Namun penting diperhatikan, vaksin sebagai antivirus ini harus diperbaharui, diupdate versinya, agar dapat membaca dan mengenali virus-virus yang terus bermutasi. Sebuah antivirus yang tidak diperbaharui dapat saja kehilangan kemampuan membaca ancaman berbahaya bagi tubuh, sementara aplikasi tidak berbahaya yang diinstalasikan ke dalam tubuh justru dieksekusi sebagai ancaman serius. Hal ini telah disikapi oleh perusahaan pemroduksi vaksin.
Hoaks Seputar Vaksin
Informasi bohong diciptakan oleh manusia, buzzer, dan robot seputar vaksin jika tidak diantisipasi melalui pencerdasan dan pemahaman kepada masyarakat dapat menjadi penghambat program vaksinasi. Saat pertama kali pemerintah mengumumkan program vaksinasi kepada masyarakat, tidak sedikit informasi bohong dihembuskan.
Bahan baku vaksin berasal dari sesuatu yang tidak halal, vaksin mengandung chip yang disisipkan oleh produsen pembuat vaksin agar dapat mengendalikan manusia di kemudian hari.

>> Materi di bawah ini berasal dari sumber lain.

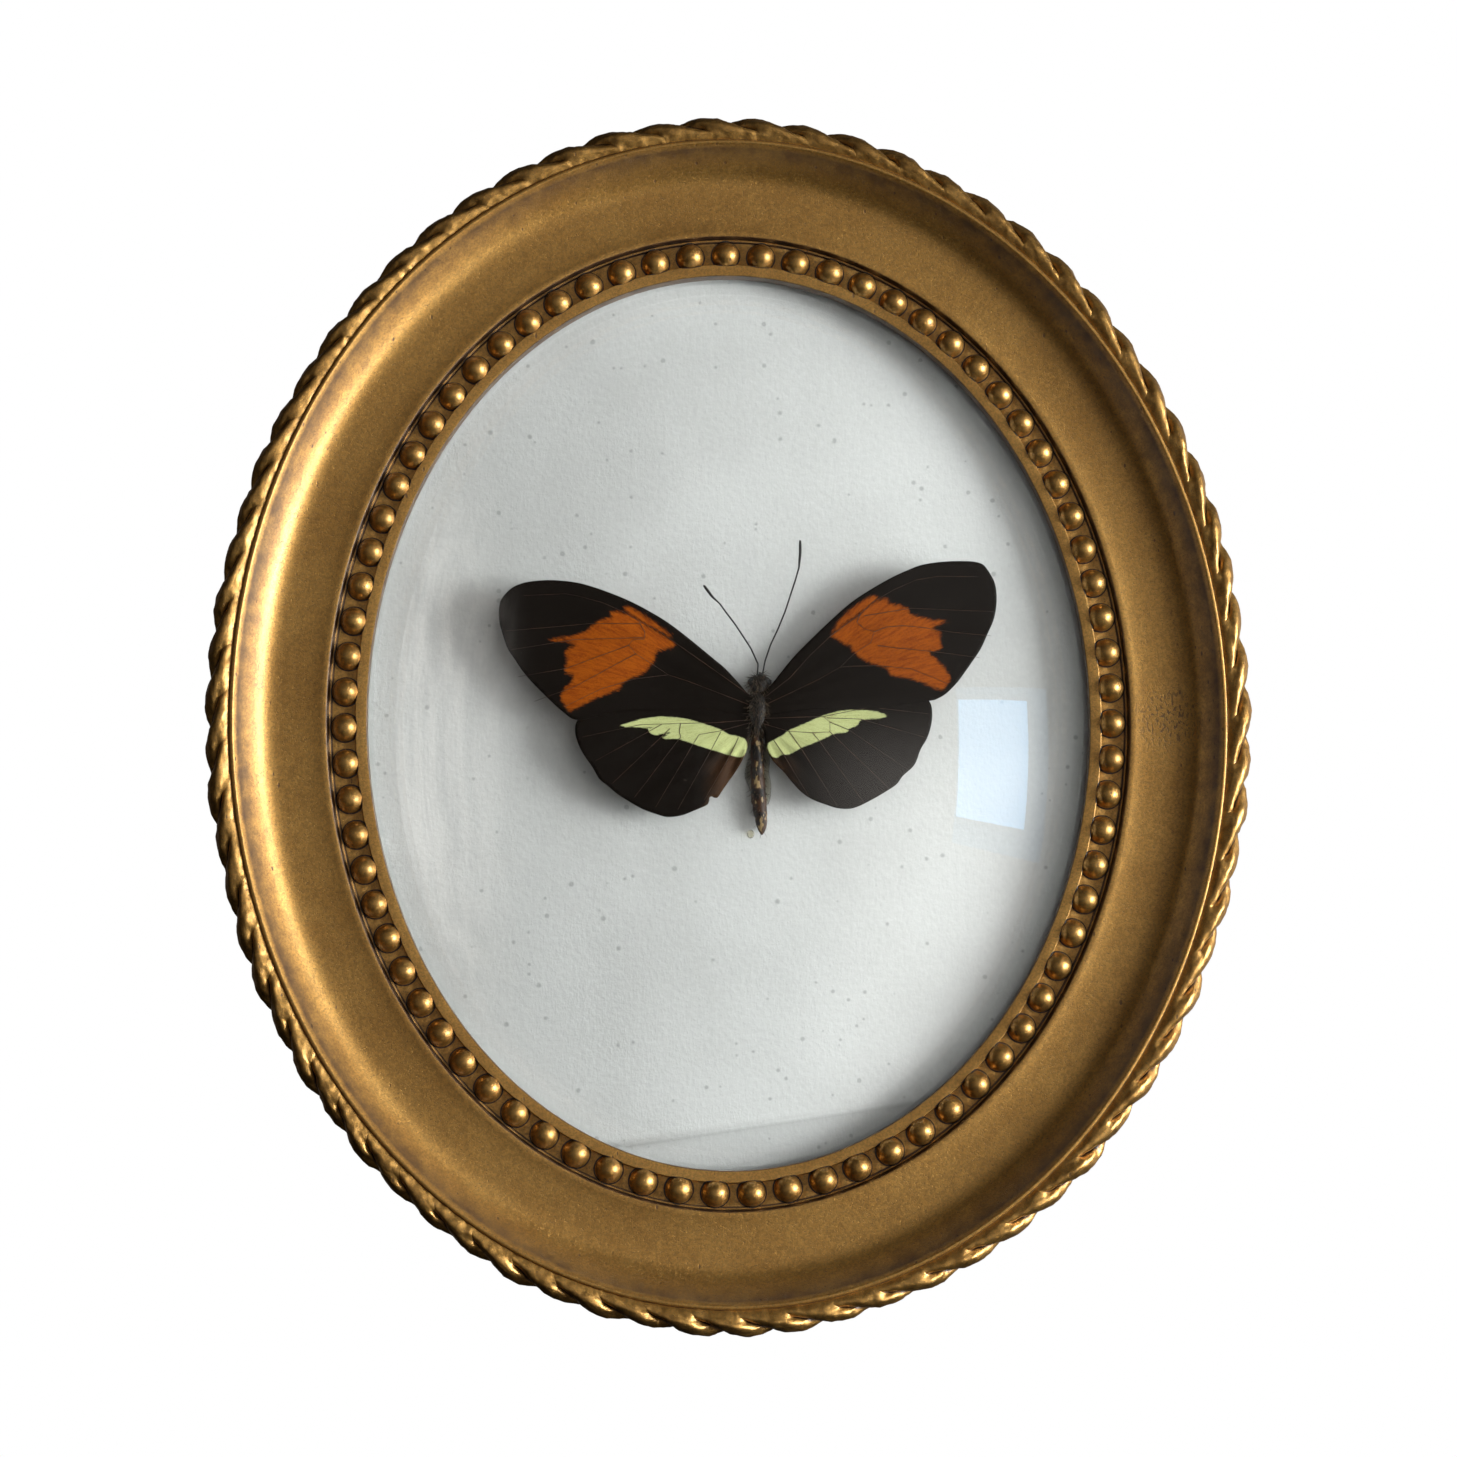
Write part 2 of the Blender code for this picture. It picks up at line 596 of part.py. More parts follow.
def make_nails():
    """Makes the two nails that hold the hanger plate."""
    head_depth = PLATE_INSET + 0.5 * PLATE_THICKNESS - GAP
    for name, side in (("hanger_nail_left", -1), ("hanger_nail_right", 1)):
        make_turned(name, side * NAIL_X, [
            (NAIL_HEAD_RADIUS - GAP, 0.0),
            (NAIL_HEAD_RADIUS, head_depth),
            (NAIL_RADIUS, head_depth),
            (NAIL_RADIUS, NAIL_LENGTH - NAIL_RADIUS),
            (0.2 * NAIL_RADIUS, NAIL_LENGTH),
        ], STEEL)


def main():
    """Builds the frame, what is in it and its hanger."""
    clear_scene()
    make_moulding()
    make_glass()
    make_sheet("card", CARD_FRONT, CARD_THICKNESS, PAPER)
    make_sheet("backing_board", BOARD_FRONT, BOARD_FRONT, BOARD)
    make_butterfly()
    make_glue()
    make_hanger()
    make_nails()


main()
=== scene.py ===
"""Looks of a butterfly under domed glass in an oval gilt wall frame.

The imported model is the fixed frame: metres, +Z up, the front faces -Y and the wall is the
plane y = 0. An "offset" is a distance outwards from the sight edge, the inner edge of the
moulding that the glass is seen through, and a "height" is a distance from the wall towards
the viewer.
"""

from __future__ import annotations

import logging
import math
from dataclasses import dataclass
from enum import Enum
from typing import Any

import bmesh
import bpy
import numpy as np
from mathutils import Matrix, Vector
from mathutils.geometry import delaunay_2d_cdt


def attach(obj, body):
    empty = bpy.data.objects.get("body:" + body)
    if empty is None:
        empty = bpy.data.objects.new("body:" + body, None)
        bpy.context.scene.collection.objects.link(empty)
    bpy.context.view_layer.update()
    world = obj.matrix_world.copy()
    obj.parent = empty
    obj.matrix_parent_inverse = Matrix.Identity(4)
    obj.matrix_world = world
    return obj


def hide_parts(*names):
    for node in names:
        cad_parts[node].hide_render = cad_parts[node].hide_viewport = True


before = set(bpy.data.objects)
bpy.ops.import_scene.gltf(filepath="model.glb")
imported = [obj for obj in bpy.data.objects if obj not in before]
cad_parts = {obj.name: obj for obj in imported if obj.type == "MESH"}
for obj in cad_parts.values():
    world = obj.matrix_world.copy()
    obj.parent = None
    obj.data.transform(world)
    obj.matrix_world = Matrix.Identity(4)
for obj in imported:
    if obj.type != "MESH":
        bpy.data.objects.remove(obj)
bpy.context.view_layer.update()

LOG = logging.getLogger("butterfly_frame")
BODY = "root"
MM = 0.001

Point = tuple[float, float]
Outline = tuple[Point, ...]
Piece = bpy.types.Object
Material = bpy.types.Material
NodeTree = bpy.types.NodeTree
Node = bpy.types.Node


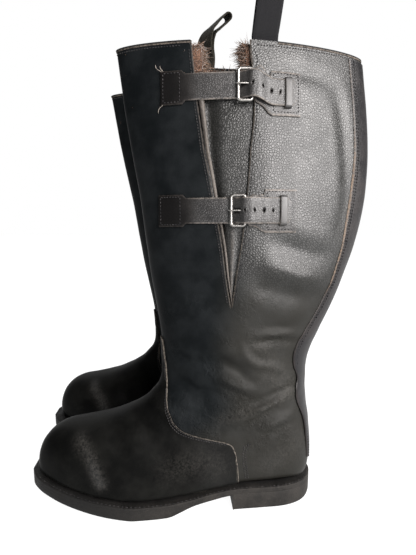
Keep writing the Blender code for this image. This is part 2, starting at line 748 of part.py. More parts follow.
def pull_loop(side_name, name):
    """A standing or drooping loop of webbing, free to fold over the top edge."""
    x, y, outward = LOOP_PLACES[name]
    height, slant, droop = LOOP_STANDS[side_name, name]
    half, gap = LOOP_WIDTH / 2, LOOP_HALF_GAP
    low, high = 0.4 * height, height - gap
    inside = [(-gap / 2, 0), (-gap * 0.9, low), (-gap, high)]
    inside += [(gap * cos(radians(t)), high + gap * sin(radians(t))) for t in (150, 120, 90, 60, 30)]
    inside += [(gap, high), (gap * 0.9, low), (gap / 2, 0)]
    lean = radians(droop) * outward
    sections = []
    for i, (across, up) in enumerate(inside):
        before, after = inside[max(i - 1, 0)], inside[min(i + 1, len(inside) - 1)]
        along = Vector((after[0] - before[0], after[1] - before[1])).normalized()
        outside = (across - along.y * LOOP_THICKNESS, up + along.x * LOOP_THICKNESS)
        corners = [((across, up), -half), ((across, up), half), (outside, half), (outside, -half)]
        sections.append([
            Vector((x + u * cos(lean) - v * sin(lean), y + w + slant * up,
                    LOOP_HINGE_Z + v * cos(lean) + u * sin(lean)))
            for (u, v), w in corners
        ])  # fmt: skip
    hinge = (x, y, LOOP_HINGE_Z)
    closed_object(f"{side_name}_{name}_pull_loop", *sweep(sections), webbing(), SIDES[side_name], hinge)


# --- the pair -------------------------------------------------------------------------------


def boot(side_name):
    side = SIDES[side_name]
    prefix = side_name + "_"
    vamp(side, prefix)
    leg(side, prefix)
    fleece_lining(side, prefix)
    gusset(side, prefix)
    backstay(side, prefix)
    stiffener(side, prefix, "toe_puff", (1.7, 2.3, 2.9, 3.5), (-105, -86, -65, -35, 0, 35, 65, 86, 105))
    stiffener(side, prefix, "heel_counter", (14, 15, 16, 17), LEG_ANGLES[:10])
    insole(side, prefix)
    welt(side, prefix)
    sole_parts(side, prefix)
    for name, strap in STRAPS.items():
        billet(side, prefix, name, strap)
        chape(side, prefix, name, strap)
        buckle_frame(side, prefix, name, strap)
        prong(side, prefix, name, strap)
        keeper(side, prefix, name, strap)
    for name in LOOP_PLACES:
        loop_tab(side, prefix, name)
        pull_loop(side_name, name)


def main():
    for old in list(bpy.data.objects):
        bpy.data.objects.remove(old)
    for side_name in SIDES:
        boot(side_name)


main()
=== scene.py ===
"""The looks of a pair of tall fleece-lined leather boots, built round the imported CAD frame.

Each boot is drawn once, as the left one, in millimetres: +X is its outer side, +Y its heel, +Z up.
place() stands it, or its mirror image, in the frame. A place on the upper is a slice b, from the toe
over the ankle to the top edge, and an angle round it: 0 front, 90 outer side, 180 back.
"""

import json
from functools import lru_cache
from math import cos, pi, radians, sin

import bpy
import numpy as np
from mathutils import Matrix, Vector

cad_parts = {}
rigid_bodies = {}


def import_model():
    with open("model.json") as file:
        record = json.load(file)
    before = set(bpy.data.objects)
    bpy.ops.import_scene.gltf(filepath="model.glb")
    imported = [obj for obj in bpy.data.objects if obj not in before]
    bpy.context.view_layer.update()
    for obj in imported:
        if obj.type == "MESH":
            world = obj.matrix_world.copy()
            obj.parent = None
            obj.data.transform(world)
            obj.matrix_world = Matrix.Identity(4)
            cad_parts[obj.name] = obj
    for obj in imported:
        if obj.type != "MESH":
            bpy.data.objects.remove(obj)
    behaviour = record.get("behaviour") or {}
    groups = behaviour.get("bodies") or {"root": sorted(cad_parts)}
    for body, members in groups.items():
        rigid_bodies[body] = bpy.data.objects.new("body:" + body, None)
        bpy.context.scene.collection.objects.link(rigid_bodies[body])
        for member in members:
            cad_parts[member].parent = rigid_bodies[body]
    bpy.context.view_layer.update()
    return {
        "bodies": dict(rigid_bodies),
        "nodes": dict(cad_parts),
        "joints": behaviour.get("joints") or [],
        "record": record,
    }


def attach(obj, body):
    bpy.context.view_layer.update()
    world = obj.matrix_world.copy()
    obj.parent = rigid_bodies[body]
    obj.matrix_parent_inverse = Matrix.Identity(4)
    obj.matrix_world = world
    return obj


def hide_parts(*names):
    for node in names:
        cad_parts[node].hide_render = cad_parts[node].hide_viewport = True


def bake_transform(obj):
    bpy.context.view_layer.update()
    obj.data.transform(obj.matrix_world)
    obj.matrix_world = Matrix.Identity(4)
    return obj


MM = 0.001
SIDES = {"left": 1, "right": -1}
CENTRE_TO_CENTRE = 150.0
RIGHT_BOOT_AHEAD = 13.0
RIGHT_SHAFT_LEAN = 13.0
LEAN_START = 150.0
LEAN_END = 460.0
ORIGIN_Y = -9.55

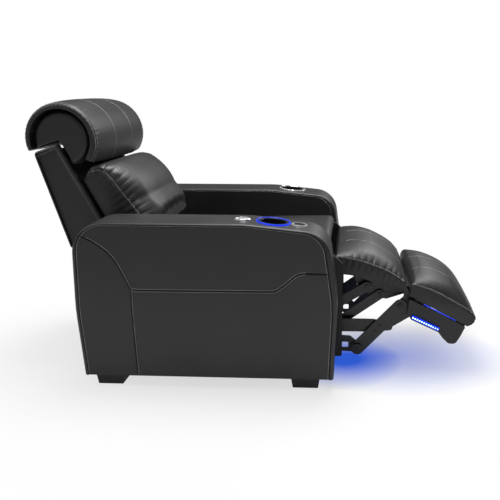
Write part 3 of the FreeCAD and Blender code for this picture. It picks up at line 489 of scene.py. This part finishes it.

Segregrasi di bidang sosial ini telah terjadi sebagai residu dari peristiwa politik beberapa tahun lalu. Hembusan hoaks seputar vaksin rata-rata dilakukan oleh korban politik.
Upaya menangkal informasi bohong di atas telah dilakukan oleh pemerintah dengan melakukan beberapa pendekatan dan tindakan. Pertama, Majelis Ulama Indonesia mengeluarkan maklumat kehalalan vaksin. Kedua, untuk menumbuhkan kepercayaan dan menghilangkan rasa was-was masyarakat, vaksinasi gelombang pertama terlebih dahulu menyasar para pejabat negara terlebih dahulu. Hal tersebut telah dicontohkan oleh Presiden Joko Widodo secara langsung.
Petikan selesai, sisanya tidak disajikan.